PitchTV.com and the American Museum of the Moving Image (AMMI) have partnered to create The Interactive Playground, an online virtual museum for interactive entertainment. The museum will premiere on PitchTV (http://www.PitchTV.com) in the month of October, and will feature what its creators deem to be the best iShorts on the Internet. The exhibit will bring together the works of 15-20 artists, and is sponsored by Compaq Computer.

The Interactive Playground is built around the idea that over the past five years a new generation of artists has evolved. These artists use rich media tools to push the definition of online entertainment. The exhibits creators feel that the results of this work are often whimsical, surprising and even mesmerizing works of art.

"What is great about this work is that it owes little to previous art movements or current trends in the traditional arts," commented PitchTV partner S.D. Katz. The idea of iShorts as art is growing in popularity this year, as the Whitney is including iShorts in their biennial exhibit. In addition, PBS online is featuring iShorts in one of their online exhibits, and they have been profiled as design in ID Magazine.

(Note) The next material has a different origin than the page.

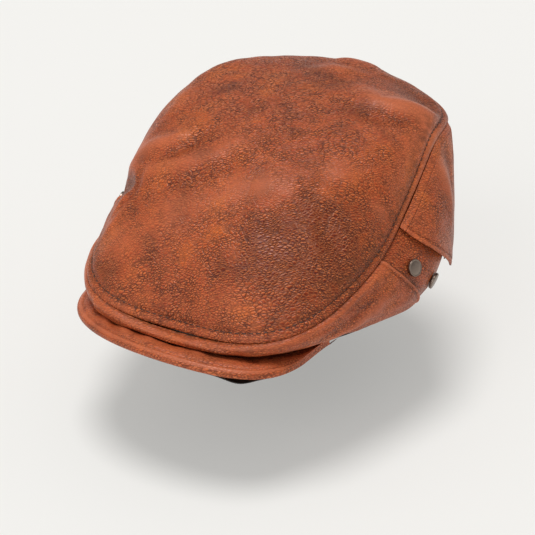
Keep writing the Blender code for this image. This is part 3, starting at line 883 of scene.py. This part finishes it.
# Brim: leather drawn over a moulded board and turned under its edge.
brimSettings = {
    "halfWidth": 76, "rightHalfWidth": 80, "reach": 76, "rootY": 61.5, "squareness": 0.5, "rightSquareness": 0.74,
    "turnDegrees": -4.2,
    "frontHeight": 10, "sideHeight": 2.2, "rootHeight": 2.1, "rootAngle": 50,
    "topLift": 2.1, "wrapMm": 1.9, "swellMm": 4.2,
}


def brimPoint(across, out, lift):
    s = brimSettings
    turn = np.radians(-89 + 178 * across)
    squareness = np.where(turn < 0, s["rightSquareness"], s["squareness"])
    reach = s["rootY"] + s["reach"] * np.cos(turn) ** squareness
    askew = math.radians(s["turnDegrees"])
    x = np.where(turn < 0, s["rightHalfWidth"], s["halfWidth"]) * np.sin(turn)
    edge = np.stack(np.broadcast_arrays(
        x * math.cos(askew) + reach * math.sin(askew), x * math.sin(askew) - reach * math.cos(askew),
        s["frontHeight"] + (s["sideHeight"] - s["frontHeight"]) * np.sin(turn) ** 2), -1)
    angle = s["rootAngle"] * np.degrees(turn) / 90
    root = ringPoint(atAngle(shape["hemRadius"], angle) - 3, s["rootHeight"], angle)
    # both ends curve back under the cap
    edge = root + (edge - root) * (1 - 0.75 * smoothStep(0.93, 1.0, np.abs(2 * across - 1)))[..., None]
    point = root + (edge - root) * out[..., None]
    point[..., 2] = root[..., 2] + (edge[..., 2] - root[..., 2]) * out ** 1.6 + lift
    return point


def makeBrim():
    s = brimSettings
    columns = 300
    rows = np.concatenate([np.linspace(0.02, 0.93, 46), np.linspace(0.94, 0.995, 12)])
    across, along = np.meshgrid(np.linspace(0, 1, columns), rows)
    base = brimPoint(across, along, 0 * across)
    steps = np.linalg.norm(np.diff(base, axis=0), axis=-1)
    fromEdge = np.concatenate([np.cumsum(steps[::-1], axis=0)[::-1], np.zeros((1, columns))])
    plan = base[..., :2]
    folds = strokeRelief(plan, [
        ([(-62, -96), (-48, -112), (-40, -130)], 3.2, 0.6), ([(-54, -98), (-40, -116), (-32, -132)], 3.0, -0.5),
        ([(-44, -104), (-30, -120), (-22, -134)], 3.2, 0.6), ([(-36, -104), (-20, -124)], 3.0, -0.4),
        ([(-20, -112), (-8, -128)], 3.4, 0.6), ([(-4, -110), (6, -126)], 3.0, -0.4),
        ([(10, -112), (24, -126)], 4, 0.7), ([(40, -104), (52, -116)], 4, -0.5)])
    fade = smoothStep(2, 9, fromEdge)
    relief = (folds + 0.3 * softNoise(plan, 26, 9) + 0.14 * softNoise(plan, 9, 19)) * fade
    relief = relief + 0.3 * hump(fromEdge - 1.2, 1.2) - 0.25 * hump(fromEdge - 3.0, 0.7)
    swell = s["swellMm"] * np.sin(np.pi * along ** 2.4) * np.sin(np.pi * across) ** 0.7
    top = base + np.array([0, 0, 1.0]) * (s["topLift"] + swell + relief)[..., None]
    # wrap: from the rim down and back under the board
    rim = top[-1]
    outward = base[-1] - base[-2]
    outward /= np.linalg.norm(outward, axis=-1, keepdims=True)
    radius = s["wrapMm"]
    down = np.array([0, 0, -1.0])
    wrap = [rim + outward * radius * 0.55 * math.sin(turn) + down * radius * (1 - math.cos(turn))
            for turn in np.radians([22, 45, 68, 90, 112, 135, 158, 180])]
    wrap += [rim - outward * back + down * 2 * radius for back in (2.0, 5.0, 8.0)]
    points = np.concatenate([top, np.array(wrap)])
    # the brim is painted 0.5 paler overall (painted light); fold ridges and the rolled rim are paler and the
    # groove darker (painted light and shade)
    wearAndPaintedLight = np.clip(0.5 + folds * fade + 0.5 * hump(fromEdge - 1.2, 1.4) - 0.3 * hump(fromEdge - 3.0, 0.8), -1, 1)
    # where the brim lies beneath the front panel it is painted dark: painted shadow of the panel
    wearAndPaintedLight = np.concatenate([wearAndPaintedLight - 2.0 * (1 - smoothStep(0.50, 0.64, along)), np.full((len(wrap), columns), 0.25)])
    piece = makeSheet("brimLeather", points, False, leather, 0, {"wearAndPaintedLight": np.clip(wearAndPaintedLight, -1, 1), "stainAndPaintedShade": 0 * wearAndPaintedLight},
                      facing=(0, 0, 1))
    finishPiece(piece, replaced=["brim_top_cover"])
    across, along = np.meshgrid(np.linspace(0.05, 0.95, 160), np.linspace(0.02, 0.97, 40))
    sag = 3.6 * hump(across - 0.77, 0.05) * hump(along - 0.93, 0.12)
    under = brimPoint(across, along,
                      -1.15 - sag + 0.12 * softNoise(np.stack([across * 140, along * 60], -1), 30, 7))
    piece = makeSheet("brimUnderSkin", under, False, liningSkin, 0.6, facing=(0, 0, 1))
    finishPiece(piece, replaced=["brim_under_cover"])
    across, along = np.meshgrid(np.linspace(0.06, 0.94, 120), np.linspace(0.03, 0.955, 24))
    piece = makeSheet("brimBoard", brimPoint(across, along, 0.7 + 0 * across), False, board, 1.4,
                      facing=(0, 0, 1))
    finishPiece(piece, replaced=["brim_board"])


makeBrim()
print("brim made")


# Padding and linings.
liningSettings = {"padding": 1.8, "lining": 3.6, "quiltMm": 26, "interlining": 5.8}


def quilt(places, size):
    # puffed diamonds between crossing rows of stitches
    first = np.abs(np.sin(np.pi * (places[..., 0] + places[..., 1]) / size / 1.414))
    second = np.abs(np.sin(np.pi * (places[..., 0] - places[..., 1]) / size / 1.414))
    return np.minimum(first, second) ** 0.5


def crownLayer(name, depth, reach, finish, thickness, replaced, puff=0.0):
    angles = np.arange(300) * 1.2
    reaches = np.linspace(0.02, reach, 64)[:, None]
    base = crownBase(angles[None, :], reaches)
    folds = crownRelief(base[..., :2], (1 - reaches) * 105 + 0 * base[..., 0])[0]
    relief = puff * (1 - quilt(base[..., :2], liningSettings["quiltMm"])) + np.minimum(0, folds)
    points = crownPoint(angles[None, :], reaches, -depth + relief)
    piece = makeSheet(name, points, True, finish, thickness, closeEnd=True)
    finishPiece(piece, replaced=[replaced])


def makeLinings():
    crownLayer("crownPadding", liningSettings["padding"] + 0.3, 0.92, felt, 1.0, "crown_padding")
    crownLayer("crownLining", liningSettings["lining"] + 0.6, 0.90, liningTwill, 0.5,
               "crown_lining", 0.9)
    angles = np.arange(360) * 1.0
    low = hemAt(angles, 4.4, 5.0)
    top = crownPoint(angles, 0.93, -4.8)
    waist = low.copy()
    waist[:, 2] = np.minimum(34, 0.6 * top[:, 2])
    rows = [low + (waist - low) * share for share in np.linspace(0, 1, 8)]
    rows += [waist + (top - waist) * share for share in np.linspace(0.1, 1, 14)]
    rows.append(crownPoint(angles, 0.89, -4.8))
    grid = np.array(rows)
    gathers = 0.5 * np.sin(np.radians(angles) * 42)[None, :] * np.linspace(0, 1, len(rows))[:, None]
    grid[..., :2] *= (1 - gathers / 100)[..., None]
    piece = makeSheet("sideLining", grid, True, liningTwill, 0.4)
    finishPiece(piece, replaced=["side_lining"])
    across, along = np.meshgrid(np.linspace(58, 302, 200), np.linspace(0.12, 0.88, 20))
    piece = makeSheet("sideInterlining", sidePoint(across, along, -liningSettings["interlining"]), False,
                      felt, 0.8)
    finishPiece(piece, replaced=["side_interlining"])


# Sweatband: a folded band of skin, joined at the back by a length of gathered elastic.
bandSettings = {"inset": 6.2, "thick": 1.2, "height": 30, "elasticArc": 35}


def makeSweatband():
    s = bandSettings
    arcs = {"sweatbandSkin": (s["elasticArc"] - 179.6, 179.6 - s["elasticArc"], 420, liningSkin,
                              "sweatband", "sweatband"),
            "sweatbandElastic": (180 - s["elasticArc"], 180 + s["elasticArc"], 140, elasticKnit,
                                 "elastic", "sweatband_elastic")}
    for name, (start, end, columns, finish, slot, replaced) in arcs.items():
        angle, height = np.meshgrid(np.linspace(start, end, columns), np.linspace(0, 1, 26))
        ribs = 0.35 * np.sin(np.radians(angle) * 60) if slot == "elastic" else 0.12 * softNoise(
            np.stack([angle, height * 20], -1), 16, 51)
        tuck = 0.5 * hump(height - 0.07, 0.035) - 0.5 * hump(height - 1, 0.05) - 0.4 * hump(height, 0.02)
        inset = s["inset"] + 0.15 * hump(height - 0.5, 0.4) + tuck + 0.5 * ribs * np.sin(np.pi * height)
        radius = atAngle(shape["hemRadius"], angle) - inset
        points = ringPoint(radius, s["height"] * height, angle)
        piece = makeSheet(name, points, False, finish, s["thick"] - 0.2)
        finishPiece(piece, replaced=[replaced])
    angles = np.linspace(s["elasticArc"] - 178, 178 - s["elasticArc"], 300)
    for name, height in (("sweatbandStitchesLow", 2.6), ("sweatbandStitchesHigh", 27.5)):
        line = hemAt(angles, s["inset"] + s["thick"] + 0.12, height)
        inward = -ringPoint(1.0, 0.0, angles)
        makeStitches(name, line, inward, 3.6, 2.4, 0.24, darkThread, False)


def makeLabel():
    # a blank folded tab, caught under the band's stitches
    angle, height = np.meshgrid(np.linspace(128, 138, 24), np.linspace(8, 22, 28))
    curl = 0.9 * hump(height - 8, 3) + 0.25 * np.sin(np.radians(angle) * 30)
    radius = atAngle(shape["hemRadius"], angle) - bandSettings["inset"] - bandSettings["thick"] - 0.6 - curl
    piece = makeSheet("sizeLabel", ringPoint(radius, height, angle), False, paleTape, 0.35)
    finishPiece(piece, replaced=["size_label"])


makeLinings()
makeSweatband()
makeLabel()
print("inside made")


stageSettings = {
    "floorHeight": -0.070,
    "floorColour": "#cac9c6",
    "floorGlow": 0.49,
    "ambient": 0.38,
    "key": 1.74,
    "keyAngle": 24,
    "fill": 0.85,
    "fillAngle": 50,
}


def makeStage():
    s = stageSettings
    bpy.ops.object.select_all(action="DESELECT")
    bpy.ops.mesh.primitive_plane_add(size=30, location=(0, 0, s["floorHeight"]))
    floor = bpy.context.object
    floor.name = "studioFloor"
    made, tree, shader = newMaterial("glowingFloor", s["floorColour"], 0.9)
    shader.inputs["Specular IOR Level"].default_value = 0.0
    # the floor also glows: painted light that lifts the floor and lightens the cap's shadow on it
    shader.inputs["Emission Color"].default_value = toLinear(s["floorColour"])
    shader.inputs["Emission Strength"].default_value = s["floorGlow"]
    floor.data.materials.append(made)
    world = bpy.data.worlds.new("studioAir")
    bpy.context.scene.world = world
    world.use_nodes = True
    world.node_tree.nodes["Background"].inputs["Color"].default_value = (1, 1, 1, 1)
    world.node_tree.nodes["Background"].inputs["Strength"].default_value = s["ambient"]
    for name, power, angle, direction in (
            ("overheadSoftbox", s["key"], s["keyAngle"], (-0.05, -0.035, 1)),
            ("frontSoftbox", s["fill"], s["fillAngle"], (-0.05, -0.92, 0.42))):
        light = bpy.data.lights.new(name, "SUN")
        light.energy = power
        light.angle = math.radians(angle)
        lamp = bpy.data.objects.new(name, light)
        bpy.context.collection.objects.link(lamp)
        lamp.rotation_euler = Vector(direction).to_track_quat("Z", "Y").to_euler()


cameraSettings = {
    "azimuth": 30.8, "elevation": 28.4, "roll": -1.2, "distance": 1.0548,
    "lens": 115.58, "sideways": -0.0069, "upwards": 0.0004,
}


def makeCamera():
    s = cameraSettings
    turn, tilt, roll = (math.radians(s[key]) for key in ("azimuth", "elevation", "roll"))
    back = Vector((math.sin(turn) * math.cos(tilt), -math.cos(turn) * math.cos(tilt), math.sin(tilt)))
    right = Vector((math.cos(turn), math.sin(turn), 0))
    up = back.cross(right)
    view = bpy.data.cameras.new("studioCamera")
    view.lens = s["lens"]
    view.sensor_width = 36
    holder = bpy.data.objects.new("studioCamera", view)
    bpy.context.collection.objects.link(holder)
    leanRight = right * math.cos(roll) + up * math.sin(roll)
    leanUp = up * math.cos(roll) - right * math.sin(roll)
    place = back * s["distance"] + leanRight * s["sideways"] + leanUp * s["upwards"]
    rotation = Matrix((leanRight, leanUp, back)).transposed().to_4x4()
    holder.matrix_world = Matrix.Translation(place) @ rotation
    bpy.context.scene.camera = holder
    bpy.context.scene.view_settings.view_transform = "Standard"


makeStage()
makeCamera()
print("stage made")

"Unlike the derivative streaming video and passive animation, these short bursts of interactivity are a form of experience unique to the computer and digital networks, and may offer insight into the future of online entertainment, art, and communications," added Carl Goodman, curator of digital media at the AMMI.

In a related note, The American Museum of the Moving Image has put together a streaming presidential history lesson on its website http://www.ammi.org. The exhibition, The Living Room Candidate, includes nearly 200 presidential campaign commercials from 1952 to the present and offers a timely and fascinating journey through recent history.

In 1952 Adlai Stevenson refused to appear in commercials declaring that the "idea that you can merchandise candidates like breakfast cereal is the ultimate indignity to the democratic process.'' His opponent Dwight Eisenhower appeared in a serious of 20-second spots, and the rest is history.